Segundo Lessa, o banco estava numa situação muito difícil na época em que se deu a etapa final da operação Eletropaulo. "O que chamo de esqueletos são os resíduos da privatização e o vulto das transações, que fragilizaram o banco. Como não podíamos ficar com esse "cadáver insepulto", e o principal esqueleto era a operação Eletropaulo, decidimos formar uma equipe para estudar o problema, sendo decidido que seria executada a caução, nossa única alternativa. Ou era isso ou o BNDES perderia prestígio no cenário financeiro " e essa questão dizia respeito à mais importante fonte de energia do principal Estado do país, que é o mais rico em energia na América Latina", continuou Lessa. Toda a transação do empréstimo foi formatada em níveis de segurança questionáveis para o BNDES, disse Lessa, ponderando porém que esse comentário pertence ao subjetivo.

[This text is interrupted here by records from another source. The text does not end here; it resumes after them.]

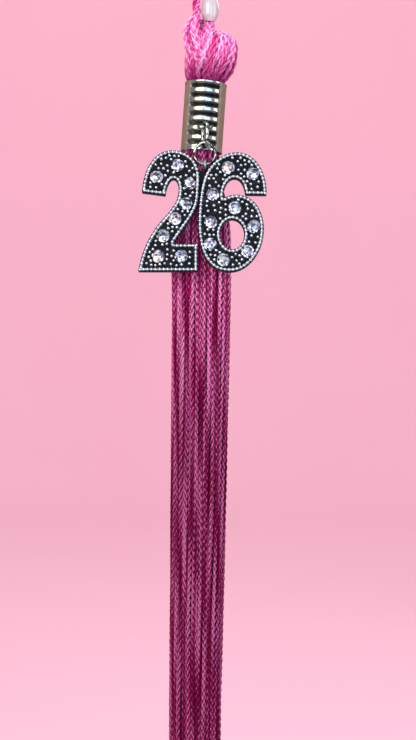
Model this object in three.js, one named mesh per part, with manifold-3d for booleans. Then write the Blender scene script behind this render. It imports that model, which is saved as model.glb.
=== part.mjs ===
// Hanging graduation tassel with a two-digit year charm, in millimetres, +Z up.
// The origin is the inside top of the hanging loop, where a peg or a cap's button holds it.
// The front of the tassel, with the charm, faces -Y.
import * as THREE from 'three';
import { mergeVertices } from 'three/addons/utils/BufferGeometryUtils.js';
import Module from 'manifold-3d';

const wasm = await Module();
wasm.setup();

// Hanging loop and bead
const CORD_D = 2.4;
const LOOP_R = 5.2; // centre line radius of the bight
const LEFT_LEG_END = [-1.35, -53.0];
const RIGHT_LEG_END = [2.44, -55.6];
const PEARL_D = 4.8;
const PEARL_H = 9.8; // before the bore takes off its two ends
const PEARL_BORE_R = CORD_D / 2 + 0.25;
const PEARL_Z = -50.3;
const LEG_SLOPE = 0.05; // the right leg's run in x for each mm in z, where the bead slides

// Barrel, leaning a little with its top to the right
const BARREL_LEAN = THREE.MathUtils.degToRad(4);
const BARREL_CENTRE = [0.78, -83.0];
const BARREL_H = 20.5;
const BARREL_R = 6.1;
const BARREL_WALL = 0.45;
const RIB_COUNT = 7;
const RIB_PITCH = 2.8;
const RIB_TOP = 8.85; // first groove above the barrel's centre
const RIB_HALF_ANGLE = THREE.MathUtils.degToRad(42);
const GROOVE_R = 0.6;
const GROOVE_DEPTH = 0.3;
const FIT_GAP = 0.3;

// Skirt of hanging strands
const STRANDS = 30;
const STRAND_D = 1.3;
const STRAND_SIDES = 8;
const STRAND_STEPS = 10;
const MOUTH_Z = -93.2;
const SKIRT_TOP = -96.4;
const SKIRT_END = -300;
const FLARE_H = 28;
const MOUTH_OUTER_R = 5.0;
const MOUTH_INNER_R = 3.7;
const SKIRT_HALF_W = 8.6;
const SKIRT_HALF_D = 6.0;
const STRAND_SINK = 0.03; // share by which some strands lie nearer the middle
const SKIRT_TAPER = 1.5; // half width lost by the lower end
const SKIRT_DRIFT = 2.1; // sideways drift of the lower end

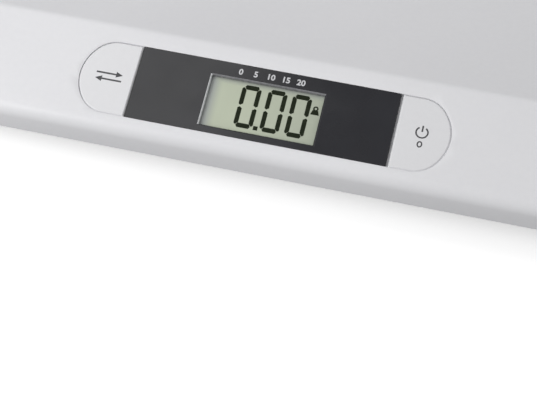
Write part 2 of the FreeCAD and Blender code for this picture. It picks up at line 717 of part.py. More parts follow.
def clip_outline(sketch, across, along, play="0"):
    """A clip at each end of the seat."""
    for side in ("-", "+"):
        outer = f"{across} {side} (Sizes.seat_length / 2 - Sizes.clip_thickness + {play})"
        inner = f"{across} {side} (Sizes.seat_length / 2 - 2 * Sizes.clip_thickness - {play})"
        low = f"{along} - Sizes.clip_width / 2 - {play}"
        high = f"{along} + Sizes.clip_width / 2 + {play}"
        polygon(sketch, [(inner, low), (outer, low), (outer, high), (inner, high)])


foot_seats = at_feet("foot_seats", seat_outline, "Sizes.base_height", "Places.cell_top")
seat_recesses = at_feet(
    "seat_recesses", seat_recess_outline, "Sizes.cell_height", "Places.cell_top + 1"
)
foot_holes = at_feet(
    "foot_holes", foot_hole_outline, "Sizes.base_height - 1", "Sizes.cell_height + 1"
)
clip_slots = at_feet(
    "clip_slots", lambda sketch, across, along: clip_outline(sketch, across, along, "0.15"),
    "Places.base_floor - 1", "Places.cell_top + 1",
)

screw_holes = housing_pins(
    "screw_holes", "Sizes.screw_size + 2 * Sizes.lip_gap", "Sizes.base_height - 1",
    "Places.base_floor + 1",
)


def compartment(name, margin, bottom, top):
    """Box about the battery compartment, wider than it by margin on each side."""
    length, breadth = f"Places.tub_length + 2 * {margin}", f"Places.tub_breadth + 2 * {margin}"

    def draw(sketch):
        block(sketch, length, breadth, "0", "Sizes.battery_y")
    return upright(name, draw, bottom, top)


door_top = "Sizes.base_height + Sizes.door_thickness"
tub_outside = compartment(
    "tub_outside", "(Sizes.door_ledge + Sizes.tub_wall)", "Sizes.base_height",
    "Places.tub_top + Sizes.tub_wall",
)
tub_hollow = compartment("tub_hollow", "0", "Sizes.base_height - 1", "Places.tub_top")
door_recess = compartment(
    "door_recess", "Sizes.door_ledge", "Sizes.base_height - 1", door_top
)


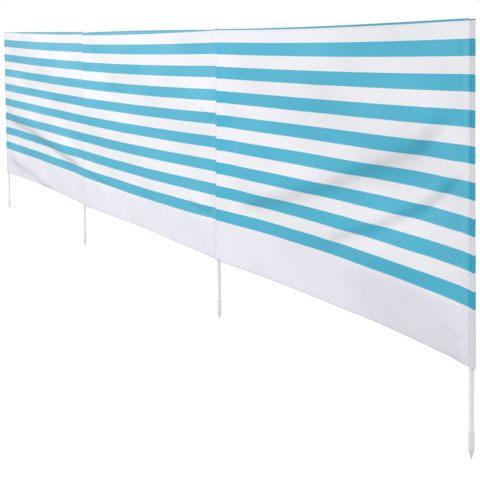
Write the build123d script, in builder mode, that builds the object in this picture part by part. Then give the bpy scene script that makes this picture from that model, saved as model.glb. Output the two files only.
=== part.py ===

Questionado por Jonas Donizette (PSB) sobre os requisitos exigidos pelo banco para a concessão de empréstimos, Timóteo da Costa explicou que a instituição solicitante de empréstimo precisa dizer quem é e o que deseja do banco e apresentar um projeto, que é analisado por uma comissão contratada pela instituição bancária, que produz um relatório e posteriormente o encaminha à diretoria. Esta finalmente propõe o encaminhamento do projeto para votação. "Tudo registrado em ata", acrescentou o ex-diretor do BNDES.

O deputado Antonio Mentor, presidente da CPI, questionou a rapidez como foi deliberada a prorrogação do prazo para pagamento da dívida, em apenas 24 horas, ressaltando que uma questão de tal vulto talvez necessitasse ser mais estudada. "Certamente, tratava-se de uma excepcionalidade", disse Timóteo.

Tanto Lessa quanto Timóteo ressaltaram que o BNDES é um banco de desenvolvimento e não de investimento, o que significa que não busca o lucro e sim o desenvolvimento do país. "A operação não deu prejuízo financeiro ao BNDES, já que transformamos dívidas em emissão de debêntures, que foram resgatadas. Mas acarretou prejuízos econômicos ao país. No caso da energia elétrica, se você mantém o controle da geração, você gera desenvolvimento, o que não ocorreu", lamentou Timóteo.

Fora de moda

Questionado sobre as garantias dadas pela empresa ao banco, Timóteo explicou que a maior preocupação do BNDES é a escolha de projetos que visem ao desenvolvimento do país, e menos a quantidade de capital envolvido nas garantias.

Lessa acrescentou ao esclarecimento o fato de os bancos de desenvolvimento terem surgido depois da Segunda Guerra, acompanhando a tendência do processo de descolonização, para proporcionar o desenvolvimento das economias locais. No Brasil, o BNDES foi fundado em 1952, durante o governo de Getúlio Vargas. "Banco de desenvolvimento não é banco de investimento. Não é a lucratividade que está em questão, mas a eficácia do desenvolvimento", explicou.

Na renegociação das dívidas dos Estados, o governo federal exigiu a privatização de diversas empresas, como as energéticas. Sobre esse aspecto, o deputado João Caramez (PSDB) quis saber se o modelo foi seguido para todos os entes federados. Lessa afirmou que as operações só tiveram duas exceções: o Paraná, que reestatizou sua companhia elétrica, e Minas, que impediu a venda da Cemig.

"Nos anos 90 foi mais ou menos hegemônica a recomendação aos países da periferia para que privatizassem e reformassem o modo de governar (no que diz respeito à participação do Estado na economia)", acrescentou Lessa. Ele se disse contrário ao que chama de armadilha do neoliberalismo e favorável ao modelo desenvolvimentista, que privilegia os investimentos de empresas nacionais no país, e não fora dele. "Mas eu estou fora de moda", arrematou.

Distribuição de lucros

"Numa das renegociações, a distribuição de lucros estava vedada, então quer dizer que em outras devia estar liberada", afirmou Timóteo em resposta à pergunta do presidente da comissão, Antonio Mentor (PT), que fez diversas indagações, inclusive sobre a distribuição de lucros durante o processo de renegociação da dívida. As respostas dependem de consulta a dados do banco.

A CPI aprovou na sessão desta terça-feira a prorrogação dos trabalhos até o dia 14/3. O relator da comissão, Jonas Donizette (PSB), sugeriu que se consultasse a Procuradoria da Casa sobre a possibilidade jurídica da prorrogação do prazo para além do início da instalação da nova legislatura, que acontecerá em 15/3.